FireBox is a processor module being developed in the Berkeley ASPIRE lab and presented as a component to implement warehouse-scale computers. Asanović described FireBox at high levels: processor, rack, cluster, and warehouse.
His conclusions were:
- Chips/systems to exploit solid-state drive (SSD) should be developed.
- We should take advantage of custom chips.
- We need specialized coprocessors but not specialized cores.
Marc Hamilton of NVIDIA emphasized the use of GPU to offload computing loads.
NVIDIA positions itself as a visual computing company. A graphic processing unit (GPU) is the center of their product line. According to Hamilton, the following five Internet companies use GPUs most: Google, Alibaba.com, Facebook, Amazon, and Tencent.
Hamilton gave two examples from the recent GPU Technology Conference of ways in which GPU is being used. According to Jeff Dean of Google, Google uses it for speech, vision, language modeling, user prediction, and translation. His keynote speech at the conference is available in both text and video.
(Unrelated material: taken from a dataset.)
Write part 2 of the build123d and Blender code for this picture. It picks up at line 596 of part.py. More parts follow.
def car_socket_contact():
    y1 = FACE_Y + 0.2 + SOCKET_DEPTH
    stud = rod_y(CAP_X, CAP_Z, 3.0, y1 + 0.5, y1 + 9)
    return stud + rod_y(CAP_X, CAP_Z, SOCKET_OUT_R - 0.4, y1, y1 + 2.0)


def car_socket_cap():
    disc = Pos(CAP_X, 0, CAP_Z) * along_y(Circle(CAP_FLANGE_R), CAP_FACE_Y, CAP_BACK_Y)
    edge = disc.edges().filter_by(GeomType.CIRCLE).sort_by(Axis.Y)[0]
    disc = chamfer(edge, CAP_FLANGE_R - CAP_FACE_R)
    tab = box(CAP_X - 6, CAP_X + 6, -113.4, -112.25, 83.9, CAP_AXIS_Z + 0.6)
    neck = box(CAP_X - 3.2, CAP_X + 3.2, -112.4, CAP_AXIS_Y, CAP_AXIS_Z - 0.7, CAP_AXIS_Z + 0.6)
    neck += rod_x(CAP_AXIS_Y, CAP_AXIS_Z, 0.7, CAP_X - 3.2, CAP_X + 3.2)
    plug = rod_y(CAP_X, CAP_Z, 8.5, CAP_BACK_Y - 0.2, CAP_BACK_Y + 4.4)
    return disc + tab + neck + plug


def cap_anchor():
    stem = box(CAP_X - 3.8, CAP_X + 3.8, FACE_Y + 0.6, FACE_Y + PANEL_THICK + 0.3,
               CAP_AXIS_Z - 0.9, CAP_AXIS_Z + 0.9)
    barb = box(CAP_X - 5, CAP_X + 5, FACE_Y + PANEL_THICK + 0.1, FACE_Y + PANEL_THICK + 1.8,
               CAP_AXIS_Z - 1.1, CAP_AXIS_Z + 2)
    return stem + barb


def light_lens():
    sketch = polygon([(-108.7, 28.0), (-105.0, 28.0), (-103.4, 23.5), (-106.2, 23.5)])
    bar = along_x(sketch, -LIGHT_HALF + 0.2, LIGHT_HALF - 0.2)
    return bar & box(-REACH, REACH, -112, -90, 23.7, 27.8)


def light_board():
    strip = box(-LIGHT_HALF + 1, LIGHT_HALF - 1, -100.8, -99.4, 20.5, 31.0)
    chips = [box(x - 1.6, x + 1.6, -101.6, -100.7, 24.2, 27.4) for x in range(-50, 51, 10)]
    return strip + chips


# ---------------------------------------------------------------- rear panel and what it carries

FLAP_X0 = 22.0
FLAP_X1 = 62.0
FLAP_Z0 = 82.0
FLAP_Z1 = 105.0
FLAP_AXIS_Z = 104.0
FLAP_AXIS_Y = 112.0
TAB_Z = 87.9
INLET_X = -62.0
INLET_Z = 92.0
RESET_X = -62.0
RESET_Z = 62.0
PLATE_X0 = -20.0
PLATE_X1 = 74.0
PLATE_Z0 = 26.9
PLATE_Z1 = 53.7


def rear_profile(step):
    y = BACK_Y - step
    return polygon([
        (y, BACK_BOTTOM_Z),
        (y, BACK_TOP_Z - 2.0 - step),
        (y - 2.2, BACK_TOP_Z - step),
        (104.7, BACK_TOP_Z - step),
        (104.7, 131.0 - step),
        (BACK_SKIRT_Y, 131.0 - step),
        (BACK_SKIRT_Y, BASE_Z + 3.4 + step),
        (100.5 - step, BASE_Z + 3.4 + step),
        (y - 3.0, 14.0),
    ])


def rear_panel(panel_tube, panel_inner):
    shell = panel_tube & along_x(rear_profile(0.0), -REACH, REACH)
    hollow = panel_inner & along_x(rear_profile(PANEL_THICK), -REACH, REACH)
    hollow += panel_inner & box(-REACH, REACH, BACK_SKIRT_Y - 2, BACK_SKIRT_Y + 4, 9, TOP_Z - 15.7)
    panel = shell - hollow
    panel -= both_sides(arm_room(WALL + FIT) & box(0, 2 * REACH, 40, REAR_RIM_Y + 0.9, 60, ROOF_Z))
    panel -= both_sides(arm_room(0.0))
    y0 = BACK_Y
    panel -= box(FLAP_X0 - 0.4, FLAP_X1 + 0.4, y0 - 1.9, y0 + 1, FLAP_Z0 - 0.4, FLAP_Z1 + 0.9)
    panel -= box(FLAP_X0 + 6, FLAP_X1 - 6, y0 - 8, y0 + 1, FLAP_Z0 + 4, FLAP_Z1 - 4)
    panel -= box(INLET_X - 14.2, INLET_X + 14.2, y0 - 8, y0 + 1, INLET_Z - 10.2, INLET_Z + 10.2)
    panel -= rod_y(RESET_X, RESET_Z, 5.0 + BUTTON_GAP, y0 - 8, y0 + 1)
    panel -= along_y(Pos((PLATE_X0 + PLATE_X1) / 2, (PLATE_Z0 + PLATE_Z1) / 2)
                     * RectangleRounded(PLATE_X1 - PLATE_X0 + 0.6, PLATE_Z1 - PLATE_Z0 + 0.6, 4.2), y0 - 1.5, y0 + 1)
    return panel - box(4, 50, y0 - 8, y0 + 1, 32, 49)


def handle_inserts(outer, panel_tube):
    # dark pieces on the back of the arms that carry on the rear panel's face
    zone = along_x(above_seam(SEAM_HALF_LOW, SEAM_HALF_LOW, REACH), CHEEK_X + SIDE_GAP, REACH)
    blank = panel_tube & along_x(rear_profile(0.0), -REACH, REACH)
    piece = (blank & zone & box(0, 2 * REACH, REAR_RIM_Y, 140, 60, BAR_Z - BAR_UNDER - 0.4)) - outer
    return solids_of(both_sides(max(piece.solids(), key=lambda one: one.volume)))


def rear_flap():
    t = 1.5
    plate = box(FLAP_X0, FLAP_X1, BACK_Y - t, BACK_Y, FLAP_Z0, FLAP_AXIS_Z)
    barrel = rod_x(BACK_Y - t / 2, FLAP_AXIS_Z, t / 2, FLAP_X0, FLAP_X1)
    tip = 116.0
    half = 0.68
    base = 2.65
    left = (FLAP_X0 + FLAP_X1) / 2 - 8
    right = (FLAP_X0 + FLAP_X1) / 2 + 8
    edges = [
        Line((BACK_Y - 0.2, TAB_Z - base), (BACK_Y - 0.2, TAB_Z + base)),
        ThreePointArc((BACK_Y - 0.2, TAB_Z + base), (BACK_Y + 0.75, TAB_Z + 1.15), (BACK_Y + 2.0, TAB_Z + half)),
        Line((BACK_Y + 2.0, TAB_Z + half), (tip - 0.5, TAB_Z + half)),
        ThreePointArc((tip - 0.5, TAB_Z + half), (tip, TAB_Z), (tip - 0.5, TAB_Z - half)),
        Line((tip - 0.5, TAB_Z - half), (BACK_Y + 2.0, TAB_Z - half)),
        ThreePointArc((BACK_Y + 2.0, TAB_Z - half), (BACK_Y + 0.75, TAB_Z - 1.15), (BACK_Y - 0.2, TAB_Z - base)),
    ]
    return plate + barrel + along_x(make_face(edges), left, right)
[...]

Another example was by Andrew Ng, who is a chief scientist of Baidu and a professor at Stanford University. In his keynote speech at the conference, he said that in five years 50% of search queries will be speech or images. His speech is available in text and video.
He said that the solution for an accelerated data center is a good combination of CPU and GPU, as shown below.
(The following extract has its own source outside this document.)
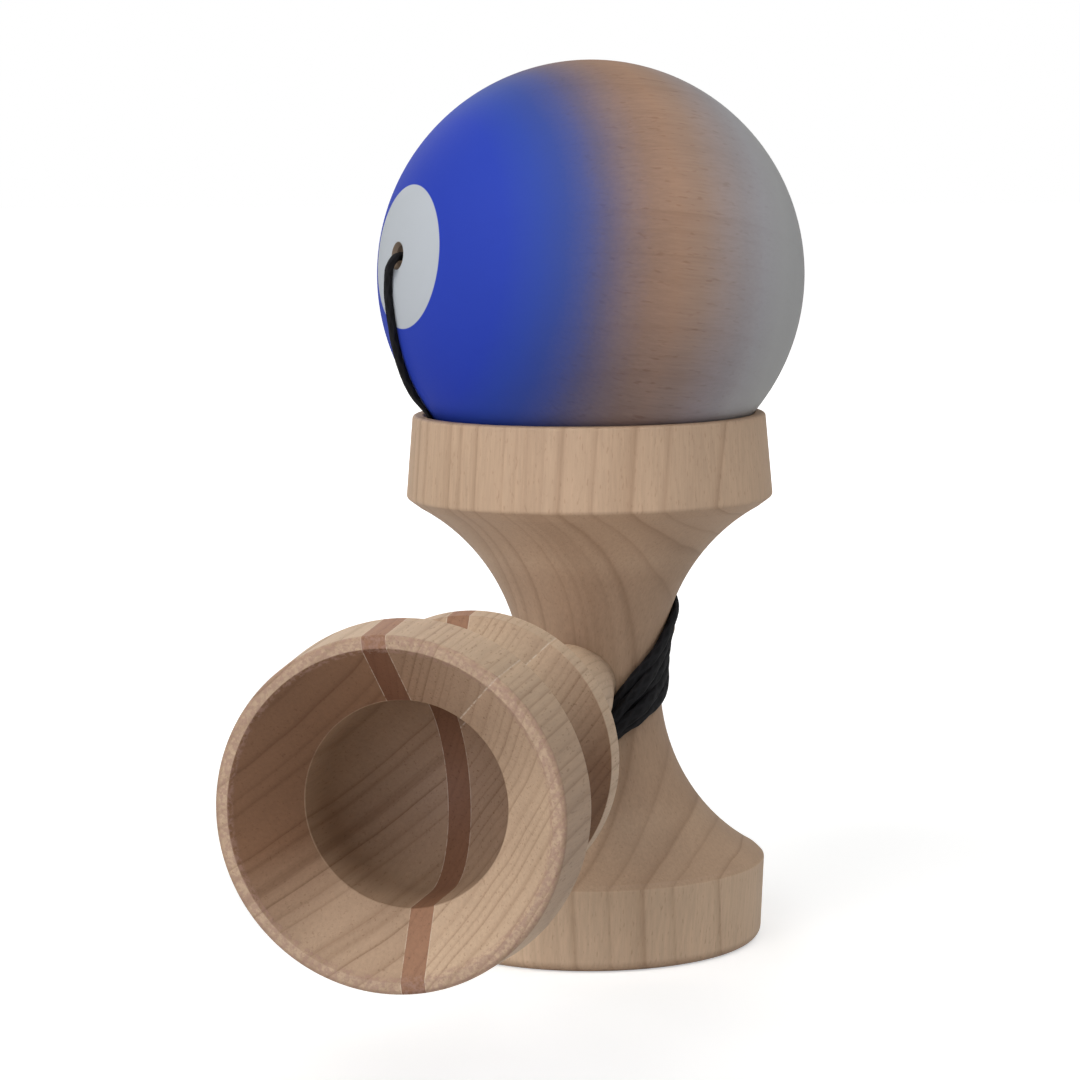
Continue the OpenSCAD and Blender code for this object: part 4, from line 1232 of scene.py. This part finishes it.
# Camera, light and floor

CAMERA_PLACE = Vector((104.18, -429.76, 111.97))
CAMERA_YAW, CAMERA_PITCH, CAMERA_ROLL = math.radians(13.743), math.radians(-6.713), math.radians(-0.544)
CAMERA_LENS, CAMERA_SENSOR = 110.54, 36
# Compass angle, height angle, power and colour of each soft lamp
LAMPS = {
    "key_lamp": (-114, 46, 5.2, (1.0, 0.99, 0.95)),
    "low_key_lamp": (-98, 9, 5.6, (0.97, 0.985, 1.07)),
    "left_lamp": (-146, 37, 3.1, (1.0, 0.99, 0.95)),
    "right_lamp": (-12, 56, 4.4, (0.98, 0.995, 1.02)),
    "low_right_lamp": (18, 16, 0.8, (0.97, 0.99, 1.05)),
    "top_lamp": (-40, 80, 2.4, (1.0, 0.98, 0.9)),
    "back_lamp": (128, 30, 2.4, (1.0, 1.0, 1.0)),
}
# Their distance from the middle of the toy, and their width, in metres
LAMP_TARGET, LAMP_DISTANCE, LAMP_WIDTH = Vector((0, 0, 0.055)), 1.2, 0.8
AMBIENT = 0.04
FLOOR_SIZE = 12


def set_camera():
    yaw, pitch, roll = CAMERA_YAW, CAMERA_PITCH, CAMERA_ROLL
    forward = Vector((-math.sin(yaw) * math.cos(pitch), math.cos(yaw) * math.cos(pitch), math.sin(pitch)))
    level = Vector((math.cos(yaw), math.sin(yaw), 0))
    above = level.cross(forward)
    right = math.cos(roll) * level + math.sin(roll) * above
    up = -math.sin(roll) * level + math.cos(roll) * above
    data = bpy.data.cameras.new("camera")
    data.lens, data.sensor_width = CAMERA_LENS, CAMERA_SENSOR
    data.clip_start, data.clip_end = 0.02, 50
    camera = bpy.data.objects.new("camera", data)
    bpy.context.scene.collection.objects.link(camera)
    placed = Matrix((right, up, -forward)).transposed().to_4x4()
    placed.translation = CAMERA_PLACE * MM
    camera.matrix_world = placed
    bpy.context.scene.camera = camera


class KENDAMA_OT_stage(bpy.types.Operator):
    """Sets the camera, the soft lamps, the pale surroundings and the floor"""

    bl_idname = "kendama.stage"
    bl_label = "Camera, light and floor"

    def execute(self, context):
        set_camera()
        for name, (azimuth, height, power, colour) in LAMPS.items():
            data = bpy.data.lights.new(name, "AREA")
            data.shape, data.size, data.energy, data.color = "DISK", LAMP_WIDTH, power, colour
            lamp = bpy.data.objects.new(name, data)
            context.scene.collection.objects.link(lamp)
            toward = aim(azimuth, height)
            lamp.location = LAMP_TARGET + LAMP_DISTANCE * toward
            lamp.rotation_euler = toward.to_track_quat("Z", "Y").to_euler()
        world = bpy.data.worlds.new("pale_room")
        context.scene.world = world
        world.use_nodes = True
        tree = world.node_tree
        tree.nodes.clear()
        level = maths(tree, "MULTIPLY_ADD", seen_straight(tree), 1 - AMBIENT, AMBIENT)
        room = add(tree, "Background", {"Color": grey(1), "Strength": level})
        tree.links.new(room.outputs[0], add(tree, "OutputWorld").inputs[0])
        deselect()
        bpy.ops.mesh.primitive_grid_add(
            x_subdivisions=4, y_subdivisions=4, size=FLOOR_SIZE, location=(0, 0, 0))
        floor = context.object
        floor.name = floor.data.name = "pale_floor"
        floor.data.materials.append(floor_material())
        context.scene.view_settings.view_transform = "Standard"
        return {"FINISHED"}


# Panel and running


class KENDAMA_PT_panel(bpy.types.Panel):
    """The kendama's pieces and settings"""

    bl_label = "Kendama"
    bl_space_type = "VIEW_3D"
    bl_region_type = "UI"
    bl_category = "Kendama"

    def draw(self, context):
        for operator in OPERATORS:
            self.layout.operator(operator.bl_idname)
        for group, kind in SETTINGS.items():
            for name in kind.__annotations__:
                self.layout.prop(getattr(context.scene, group), name)


SETTINGS = {
    "kendama_wood": WoodSettings, "kendama_string": StringSettings, "kendama_turning": TurningSettings,
}
OPERATORS = (
    KENDAMA_OT_stage, KENDAMA_OT_string, KENDAMA_OT_cross_piece, KENDAMA_OT_handle, KENDAMA_OT_ball,
    KENDAMA_OT_bead,
)


def register():
    for made in (*SETTINGS.values(), *OPERATORS, KENDAMA_PT_panel):
        bpy.utils.register_class(made)
    for name, kind in SETTINGS.items():
        setattr(bpy.types.Scene, name, PointerProperty(type=kind))


def unregister():
    for name in SETTINGS:
        delattr(bpy.types.Scene, name)
    for made in reversed((*SETTINGS.values(), *OPERATORS, KENDAMA_PT_panel)):
        bpy.utils.unregister_class(made)


def main():
    """Makes the stage and every piece."""
    register()
    bpy.ops.kendama.stage()
    bpy.ops.kendama.string()
    bpy.ops.kendama.cross_piece()
    bpy.ops.kendama.handle()
    bpy.ops.kendama.ball()
    bpy.ops.kendama.bead()


if __name__ == "__main__":
    main()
GPU and CPU to accelerate data centers (source: NVDIA’s website)
Sequential computing is done with a CPU, and parallel computing is done with a GPU. Dividing a task between the two yields more performance. He concluded the presentation by showing a complete product line for implementing accelerated data centers, as shown below.
Nvdia’s products for accelerated data centers
Each component is explained below. Each description is taken from NVDIA webpages and edited by the author.
Pascal: accelerate deep learning applications 10X beyond the speed of its current-generation Maxwell processor
NVLink: a fast interconnect between CPU and GPU, and among GPUs
Iray: a highly interactive and intuitive physically based rendering technology that generates photorealistic imagery by simulating the physical behavior of light and materials
vGPU: brings the full benefit of NVIDIA hardware-accelerated graphics to virtualized solutions
- cuDNN: GPU-accelerated library of primitives for deep neural networks and designed to be integrated into higher-level machine learning frameworks, such as the popular Caffe, Theano, or Torch software frameworks
Three new approaches to accommodating intelligent computing were presented. I had not been following hardware much, so this session opened my eyes to current trends in computer hardware and architecture.
The three presentations summarized the trends as:
- Open hardware design
- Custom hardware design
- Accelerator based on FGPA and GPU
It seems that COTS chips will not die out anytime soon, but custom hardware, including chips, will be a must for warehouse-scale computing, which requires enormous computing power.